On the last day of the show, Gustav learned he had won the Photo of the Year from Dyxum.com, the Dynax-Maxxum AF system enthusiast website – http://www.dyxum.com/dforum/forum_posts.asp?TID=43032
Like all my shots here in the Stand, the portrait was taken using the HVL-F58AM flipped up for bounce with the little reflector card pulled out – an effect quite different from direct flash. On the stand, there was also an exhibition of prints:

And, of course, there were the 16-35mm and 70-400mm – the most sought-after new lenses – to be handled and viewed through on Alpha 900 bodies, plus many staff including Bernard Petticrew (ex Minolta) manning desks with more examples of the gear.
It was also on sale at the show, primarily through two dealers – Cameraworld and Jacobs. At the Cameraworld stand, I encountered this visitor carefully noting down the prices of stuff against his selected list of items. After he went, one of the sales staff said if he’d handed the list over, they would have knocked even more off the total!

This is a shot taken on my £90, 25-year-old Sigma focus confirm M-AF mount 16mm fisheye (like the uncorrected shots above) put through Pantools transform to cylindrical perspective. That’s a 70-400mm in the top right for £999 and a 16-35mm for £1099 next to it. Did I buy? No! I will admit these lenses are too big and serious for a roaming snapshooter like me (in my zoom lens guise). For serious stuff in the studio, primes do even better, and I have those.
But I did find in Cameraworld’s cabinet a 1.4X Teleplus 300 DG converter, secondhand, labelled “Mount?” and £60. It was clearly an Alpha mount, so I asked to look at it, and sure enough it even said M-AF on the side. £60 was handed over, and on returning home, I found that this high-end converter fits my 70-300mm SSM lens and permits AF without technical problems.
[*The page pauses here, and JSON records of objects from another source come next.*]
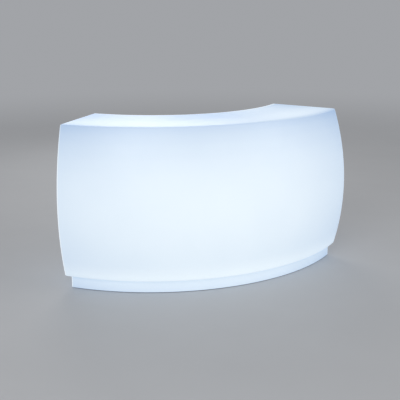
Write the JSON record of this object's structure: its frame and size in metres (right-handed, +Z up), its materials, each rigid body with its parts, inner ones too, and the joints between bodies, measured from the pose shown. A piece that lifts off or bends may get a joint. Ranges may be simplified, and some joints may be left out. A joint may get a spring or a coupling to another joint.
{
  "type": "illuminated bar counter",
  "caption": "Curved bar counter with a translucent moulded body lit from inside, a service bay with a shelf and hatch at the back, a recessed plinth and levelling feet.",
  "frame": {"origin": "middle of the bounding box in plan, on the floor under the levelling feet", "axes": "+X along the counter, to the right as the guests see it; +Y from the guests' bulging front to the bartender's side; +Z up"},
  "size_m": [2.0902, 0.878, 1.1],
  "materials": {
    "glowing_polyethylene": "satin translucent moulding, lit from inside",
    "liner_polyethylene": "satin translucent sheet moulding",
    "white_laminate": "smooth, low gloss",
    "white_plastic": "fine matte",
    "black_plastic": "fine matte",
    "zinc_plated_steel": "bright zinc plate",
    "anodised_aluminium": "clear anodised",
    "led_board": "white solder mask, lit",
    "opal_acrylic": "opal, satin",
    "black_rubber": "matte"
  },
  "bodies": {
    "root": {"counter_shell": "glowing_polyethylene", "bay_liner": "liner_polyethylene", "shelf_left": "white_laminate", "shelf_middle": "white_laminate", "shelf_right": "white_laminate", "shelf_bracket_left": "zinc_plated_steel", "shelf_bracket_right": "zinc_plated_steel", "base_plate": "zinc_plated_steel", "deck_channel_left": "zinc_plated_steel", "deck_channel_right": "zinc_plated_steel", "hatch_hinge_leaf": "zinc_plated_steel", "hatch_hinge_pin": "zinc_plated_steel", "hatch_magnet": "black_plastic", "power_inlet": "black_plastic", "inlet_cap_pin": "zinc_plated_steel", "switch_frame": "black_plastic", "driver_box": "white_plastic", "driver_lid": "white_plastic", "inlet_lead": "black_plastic", "mains_lead": "black_plastic", "light_lead_left": "black_plastic", "light_lead_middle": "black_plastic", "light_lead_right": "black_plastic", "light_base_left": "white_plastic", "light_base_middle": "white_plastic", "light_base_right": "white_plastic", "light_profile_left": "anodised_aluminium", "light_profile_middle": "anodised_aluminium", "light_profile_right": "anodised_aluminium", "led_strip_left": "led_board", "led_strip_middle": "led_board", "led_strip_right": "led_board", "diffuser_tube_left": "opal_acrylic", "diffuser_tube_middle": "opal_acrylic", "diffuser_tube_right": "opal_acrylic", "foot_1_nut": "zinc_plated_steel", "foot_2_nut": "zinc_plated_steel", "foot_3_nut": "zinc_plated_steel", "foot_4_nut": "zinc_plated_steel", "foot_5_nut": "zinc_plated_steel", "foot_6_nut": "zinc_plated_steel"},
    "hatch": {"hatch_door": "liner_polyethylene", "hatch_pull": "black_plastic", "hatch_strike": "zinc_plated_steel"},
    "inlet_flap": {"inlet_cap": "black_plastic"},
    "rocker": {"switch_rocker": "black_plastic"},
    "foot_1": {"foot_1_pad": "black_rubber"},
    "foot_2": {"foot_2_pad": "black_rubber"},
    "foot_3": {"foot_3_pad": "black_rubber"},
    "foot_4": {"foot_4_pad": "black_rubber"},
    "foot_5": {"foot_5_pad": "black_rubber"},
    "foot_6": {"foot_6_pad": "black_rubber"},
    "foot_1_screw": {"foot_1_stud": "zinc_plated_steel"},
    "foot_2_screw": {"foot_2_stud": "zinc_plated_steel"},
    "foot_3_screw": {"foot_3_stud": "zinc_plated_steel"},
    "foot_4_screw": {"foot_4_stud": "zinc_plated_steel"},
    "foot_5_screw": {"foot_5_stud": "zinc_plated_steel"},
    "foot_6_screw": {"foot_6_stud": "zinc_plated_steel"}
  },
  "joints": [
    {"name": "hatch_hinge", "type": "hinge", "parent": "root", "child": "hatch", "pos_m": [-0.16438, -0.11833, 0.35], "axis": [0, 0, 1], "range_deg": [0, 105]},
    {"name": "inlet_cap_hinge", "type": "hinge", "parent": "root", "child": "inlet_flap", "pos_m": [0.13439, 0.13979, 0.0673], "axis": [0.9903, 0.1392, 0], "range_deg": [0, 110]},
    {"name": "switch_rock", "type": "hinge", "parent": "root", "child": "rocker", "pos_m": [0.19277, 0.1485, 0.05], "axis": [0.9799, 0.1994, 0], "range_deg": [-14, 0]},
    {"name": "foot_1_height", "type": "slide", "parent": "root", "child": "foot_1", "axis": [0, 0, -1], "range_m": [-0.005, 0.02]},
    {"name": "foot_2_height", "type": "slide", "parent": "root", "child": "foot_2", "axis": [0, 0, -1], "range_m": [-0.005, 0.02]},
    {"name": "foot_3_height", "type": "slide", "parent": "root", "child": "foot_3", "axis": [0, 0, -1], "range_m": [-0.005, 0.02]},
    {"name": "foot_4_height", "type": "slide", "parent": "root", "child": "foot_4", "axis": [0, 0, -1], "range_m": [-0.005, 0.02]},
    {"name": "foot_5_height", "type": "slide", "parent": "root", "child": "foot_5", "axis": [0, 0, -1], "range_m": [-0.005, 0.02]},
    {"name": "foot_6_height", "type": "slide", "parent": "root", "child": "foot_6", "axis": [0, 0, -1], "range_m": [-0.005, 0.02]},
    {"name": "foot_1_turn", "type": "hinge", "parent": "foot_1", "child": "foot_1_screw", "pos_m": [-0.89696, 0.03021, 0.02], "axis": [0, 0, -1], "range_deg": [-1201, 4801]},
    {"name": "foot_2_turn", "type": "hinge", "parent": "foot_2", "child": "foot_2_screw", "pos_m": [0, -0.29701, 0.02], "axis": [0, 0, -1], "range_deg": [-1201, 4801]},
    {"name": "foot_3_turn", "type": "hinge", "parent": "foot_3", "child": "foot_3_screw", "pos_m": [0.89696, 0.03021, 0.02], "axis": [0, 0, -1], "range_deg": [-1201, 4801]},
    {"name": "foot_4_turn", "type": "hinge", "parent": "foot_4", "child": "foot_4_screw", "pos_m": [-0.66589, 0.32071, 0.02], "axis": [0, 0, -1], "range_deg": [-1201, 4801]},
    {"name": "foot_5_turn", "type": "hinge", "parent": "foot_5", "child": "foot_5_screw", "pos_m": [0, 0.074, 0.02], "axis": [0, 0, -1], "range_deg": [-1201, 4801]},
    {"name": "foot_6_turn", "type": "hinge", "parent": "foot_6", "child": "foot_6_screw", "pos_m": [0.66589, 0.32071, 0.02], "axis": [0, 0, -1], "range_deg": [-1201, 4801]}
  ],
  "couplings": [
    {"joint": "foot_1_turn", "follows": "foot_1_height", "rad_per_m": 4188.8},
    {"joint": "foot_2_turn", "follows": "foot_2_height", "rad_per_m": 4188.8},
    {"joint": "foot_3_turn", "follows": "foot_3_height", "rad_per_m": 4188.8},
    {"joint": "foot_4_turn", "follows": "foot_4_height", "rad_per_m": 4188.8},
    {"joint": "foot_5_turn", "follows": "foot_5_height", "rad_per_m": 4188.8},
    {"joint": "foot_6_turn", "follows": "foot_6_height", "rad_per_m": 4188.8}
  ]
}
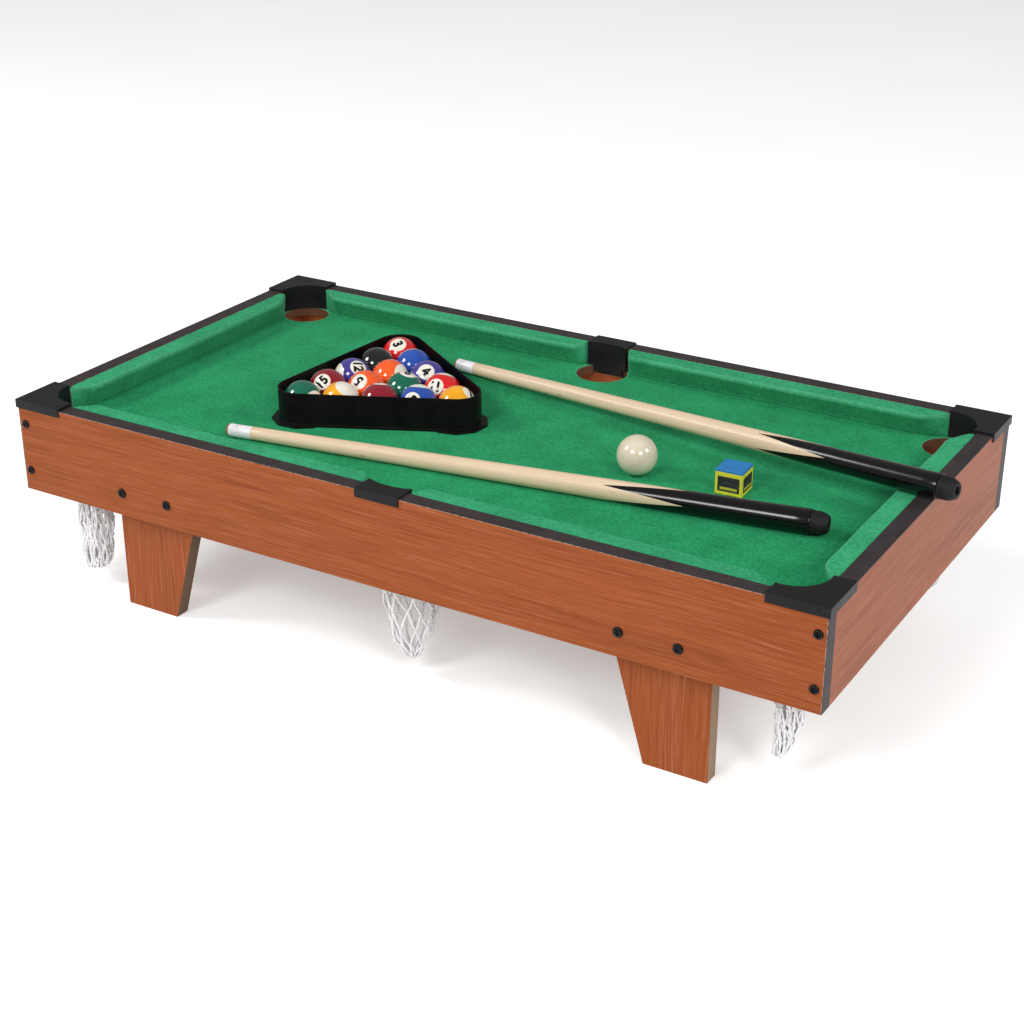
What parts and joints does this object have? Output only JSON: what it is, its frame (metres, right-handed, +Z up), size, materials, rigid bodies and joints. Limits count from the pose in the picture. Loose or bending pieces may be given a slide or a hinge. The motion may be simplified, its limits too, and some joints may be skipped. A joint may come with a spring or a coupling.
{
  "type": "mini pool table",
  "caption": "Tabletop pool table with felt bed and cushions, netted pockets, board legs, racked balls, cue ball, cues and chalk.",
  "frame": {"origin": "on the floor under the middle of the whole set; the table's own centre is 10 mm towards -X, because the rear cue hangs over the right-hand end", "axes": "+X along the table to its right-hand end, +Y across it to the back, +Z up"},
  "size_m": [0.8379, 0.4428, 0.2167],
  "materials": {
    "ball_01": "polished resin, numbered",
    "ball_02": "polished resin, numbered",
    "ball_03": "polished resin, numbered",
    "ball_04": "polished resin, numbered",
    "ball_05": "polished resin, numbered",
    "ball_06": "polished resin, numbered",
    "ball_07": "polished resin, numbered",
    "ball_08": "polished resin, numbered",
    "ball_09": "polished resin, numbered",
    "ball_10": "polished resin, numbered",
    "ball_11": "polished resin, numbered",
    "ball_12": "polished resin, numbered",
    "ball_13": "polished resin, numbered",
    "ball_14": "polished resin, numbered",
    "ball_15": "polished resin, numbered",
    "rack_plastic": "black moulded plastic",
    "edge_band": "dark satin edge banding",
    "bed_cloth": "green felt",
    "panel_board": "raw fibreboard",
    "laminate": "cherry laminate over fibreboard, satin",
    "pocket_cap": "black moulded plastic, satin",
    "chalk": "blue chalk in a paper wrapper",
    "black_screw": "black oxide steel",
    "cue_ball": "polished resin",
    "cushion_cloth": "green felt over foam",
    "cue_rubber": "black rubber",
    "ferrule_plastic": "white plastic",
    "cue_maple": "varnished maple with a black butt",
    "tip_leather": "pressed leather",
    "leg_laminate": "cherry laminate with raw fibreboard edges",
    "net_string": "white knotted string"
  },
  "bodies": {
    "table": {"band_back": "edge_band", "band_front": "edge_band", "band_left": "edge_band", "band_right": "edge_band", "bed_cloth": "bed_cloth", "bed_panel": "panel_board", "board_back": "laminate", "board_front": "laminate", "board_left": "laminate", "board_right": "laminate", "cap_back_left": "pocket_cap", "cap_back_middle": "pocket_cap", "cap_back_right": "pocket_cap", "cap_front_left": "pocket_cap", "cap_front_middle": "pocket_cap", "cap_front_right": "pocket_cap", "corner_screws": "black_screw", "cushion_back_left": "cushion_cloth", "cushion_back_right": "cushion_cloth", "cushion_end_left": "cushion_cloth", "cushion_end_right": "cushion_cloth", "cushion_front_left": "cushion_cloth", "cushion_front_right": "cushion_cloth", "leg_back_left": "leg_laminate", "leg_back_right": "leg_laminate", "leg_front_left": "leg_laminate", "leg_front_right": "leg_laminate", "leg_screws": "black_screw", "net_back_left": "net_string", "net_back_middle": "net_string", "net_back_right": "net_string", "net_front_left": "net_string", "net_front_middle": "net_string", "net_front_right": "net_string"},
    "ball_rack": {"ball_rack": "rack_plastic"},
    "chalk_cube": {"chalk_cube": "chalk"},
    "cue_ball": {"cue_ball": "cue_ball"},
    "ball_01": {"ball_01": "ball_01"},
    "ball_02": {"ball_02": "ball_02"},
    "ball_03": {"ball_03": "ball_03"},
    "ball_04": {"ball_04": "ball_04"},
    "ball_05": {"ball_05": "ball_05"},
    "ball_06": {"ball_06": "ball_06"},
    "ball_07": {"ball_07": "ball_07"},
    "ball_08": {"ball_08": "ball_08"},
    "ball_09": {"ball_09": "ball_09"},
    "ball_10": {"ball_10": "ball_10"},
    "ball_11": {"ball_11": "ball_11"},
    "ball_12": {"ball_12": "ball_12"},
    "ball_13": {"ball_13": "ball_13"},
    "ball_14": {"ball_14": "ball_14"},
    "ball_15": {"ball_15": "ball_15"},
    "front_cue": {"front_cue_tip": "tip_leather", "front_cue_ferrule": "ferrule_plastic", "front_cue_shaft": "cue_maple", "front_cue_bumper": "cue_rubber"},
    "rear_cue": {"rear_cue_tip": "tip_leather", "rear_cue_ferrule": "ferrule_plastic", "rear_cue_shaft": "cue_maple", "rear_cue_bumper": "cue_rubber"}
  },
  "joints": [
    {"name": "lift_ball_rack", "type": "slide", "parent": "table", "child": "ball_rack", "axis": [0, 0, 1], "range_m": [0, 0.12]},
    {"name": "lift_chalk_cube", "type": "slide", "parent": "table", "child": "chalk_cube", "axis": [0, 0, 1], "range_m": [0, 0.12]},
    {"name": "lift_cue_ball", "type": "slide", "parent": "table", "child": "cue_ball", "axis": [0, 0, 1], "range_m": [0, 0.12]},
    {"name": "lift_ball_01", "type": "slide", "parent": "table", "child": "ball_01", "axis": [0, 0, 1], "range_m": [0, 0.12]},
    {"name": "lift_ball_02", "type": "slide", "parent": "table", "child": "ball_02", "axis": [0, 0, 1], "range_m": [0, 0.12]},
    {"name": "lift_ball_03", "type": "slide", "parent": "table", "child": "ball_03", "axis": [0, 0, 1], "range_m": [0, 0.12]},
    {"name": "lift_ball_04", "type": "slide", "parent": "table", "child": "ball_04", "axis": [0, 0, 1], "range_m": [0, 0.12]},
    {"name": "lift_ball_05", "type": "slide", "parent": "table", "child": "ball_05", "axis": [0, 0, 1], "range_m": [0, 0.12]},
    {"name": "lift_ball_06", "type": "slide", "parent": "table", "child": "ball_06", "axis": [0, 0, 1], "range_m": [0, 0.12]},
    {"name": "lift_ball_07", "type": "slide", "parent": "table", "child": "ball_07", "axis": [0, 0, 1], "range_m": [0, 0.12]},
    {"name": "lift_ball_08", "type": "slide", "parent": "table", "child": "ball_08", "axis": [0, 0, 1], "range_m": [0, 0.12]},
    {"name": "lift_ball_09", "type": "slide", "parent": "table", "child": "ball_09", "axis": [0, 0, 1], "range_m": [0, 0.12]},
    {"name": "lift_ball_10", "type": "slide", "parent": "table", "child": "ball_10", "axis": [0, 0, 1], "range_m": [0, 0.12]},
    {"name": "lift_ball_11", "type": "slide", "parent": "table", "child": "ball_11", "axis": [0, 0, 1], "range_m": [0, 0.12]},
    {"name": "lift_ball_12", "type": "slide", "parent": "table", "child": "ball_12", "axis": [0, 0, 1], "range_m": [0, 0.12]},
    {"name": "lift_ball_13", "type": "slide", "parent": "table", "child": "ball_13", "axis": [0, 0, 1], "range_m": [0, 0.12]},
    {"name": "lift_ball_14", "type": "slide", "parent": "table", "child": "ball_14", "axis": [0, 0, 1], "range_m": [0, 0.12]},
    {"name": "lift_ball_15", "type": "slide", "parent": "table", "child": "ball_15", "axis": [0, 0, 1], "range_m": [0, 0.12]},
    {"name": "lift_front_cue", "type": "slide", "parent": "table", "child": "front_cue", "axis": [0, 0, 1], "range_m": [0, 0.12]},
    {"name": "lift_rear_cue", "type": "slide", "parent": "table", "child": "rear_cue", "axis": [0, 0, 1], "range_m": [0, 0.12]}
  ]
}
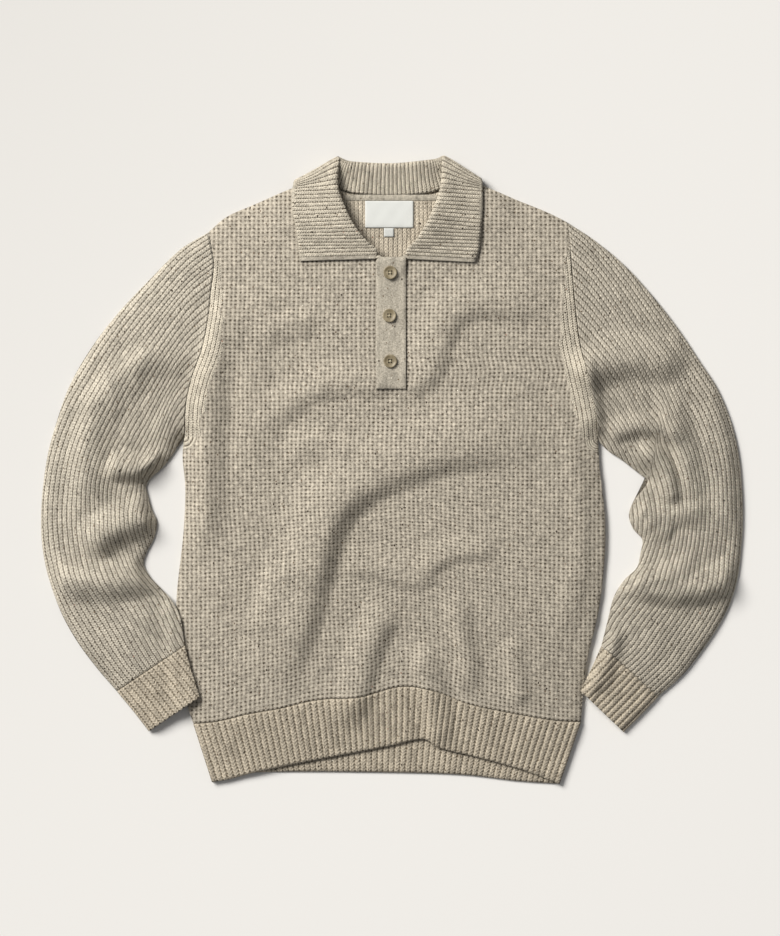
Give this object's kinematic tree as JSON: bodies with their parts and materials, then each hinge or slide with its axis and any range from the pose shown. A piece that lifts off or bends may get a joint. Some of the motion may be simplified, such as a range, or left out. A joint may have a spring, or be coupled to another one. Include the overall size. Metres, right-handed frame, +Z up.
{
  "type": "polo sweater",
  "caption": "Knitted long-sleeved polo sweater laid flat, front up, with an open ribbed collar, buttoned placket, curved sleeves and wide ribbed hem and cuffs",
  "frame": {"origin": "bottom centre of the sweater's box, on the surface that it lies on", "axes": "+X is the wearer's left, +Y runs from the hem to the collar, +Z is up, the front faces up"},
  "size_m": [0.788, 0.7044, 0.0309],
  "materials": {
    "waffle_knit": "thick waffle knit of oatmeal tweed wool",
    "sleeve_rib": "half cardigan rib of oatmeal tweed wool",
    "wide_rib": "wide firm rib of oatmeal tweed wool",
    "collar_rib": "narrow rib of oatmeal tweed wool",
    "placket_knit": "smooth milled fine knit",
    "button_horn": "horn-look polyester, polished, olive brown",
    "label_weave": "plain white woven ribbon",
    "neck_tape": "fine ribbed tape"
  },
  "bodies": {
    "root": {"front": "waffle_knit", "back": "waffle_knit", "hem_front": "wide_rib", "hem_back": "wide_rib", "sleeve_left": "sleeve_rib", "sleeve_right": "sleeve_rib", "cuff_left": "wide_rib", "cuff_right": "wide_rib", "collar": "collar_rib", "neck_tape": "neck_tape", "placket": "placket_knit", "placket_under": "placket_knit", "button_1": "button_horn", "button_2": "button_horn", "button_3": "button_horn", "label": "label_weave", "size_tab": "label_weave"}
  },
  "joints": []
}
The f/8 working aperture at the longer end requires reasonable light to focus, and for the focus limiter switch to be on.
Jacobs’ stand was even more packed with bargains:

I know you will be frustrated by this – all those boxes and no prices you can read! Try clicking the pic…
But here’s a late edit to console you – you might have been looking at the Calumet stand, with its desultory handful of beaten up old Alpha 100 boxed kits selling for prices no-one would contemplate today:

(about 50% higher than prices for similar new, pristine boxed A200 kits!)
As ever, I didn’t have enough time at the show – but not because two days is not enough. With the number of stands, and the people I know, it would be easy to spend two weeks doing what really is needed to learn about everything new.
Duncan McEwan said he had been on the Sony stand nearly all the time – hardly any chance to see the show. On the third day, they printed up a sign and opened a counter area for the featured photographers to talk to visitors. While the big draw on the Sony stand could have been equipment, it ended being photography, and photographers.

Here’s a goodbye shot of Duncan and Gustav – and those figures you can see in the background are other photographers from the lecture programme, talking to people over the counter.
Focus on Imaging ends at 6pm Wedneday February 25th, one day remaining after I post this. Though the show offers are only available at the show, I can not imagine that any dealer like Jacobs if telephoned would refuse an offer based on reading a report of the show and seeing their stock.
I also bought a £300 Alpha 350 body from Cameraworld (£299 at Jacobs, my error!) and an FA-HS1AM flash adaptor for some tests I need to run. I failed to buy a £99 vertical grip for the Alpha 350 from Jacobs, I just was not looking hard enough – and I had to resist buying one for the A900, and adding a second HVL-F58AM flash to my kit. Judging from the bags leaving the show, others had more money to budget than I did!
– David Kilpatrick, February 24th 2009, back in Scotland after a four and a half hour drive.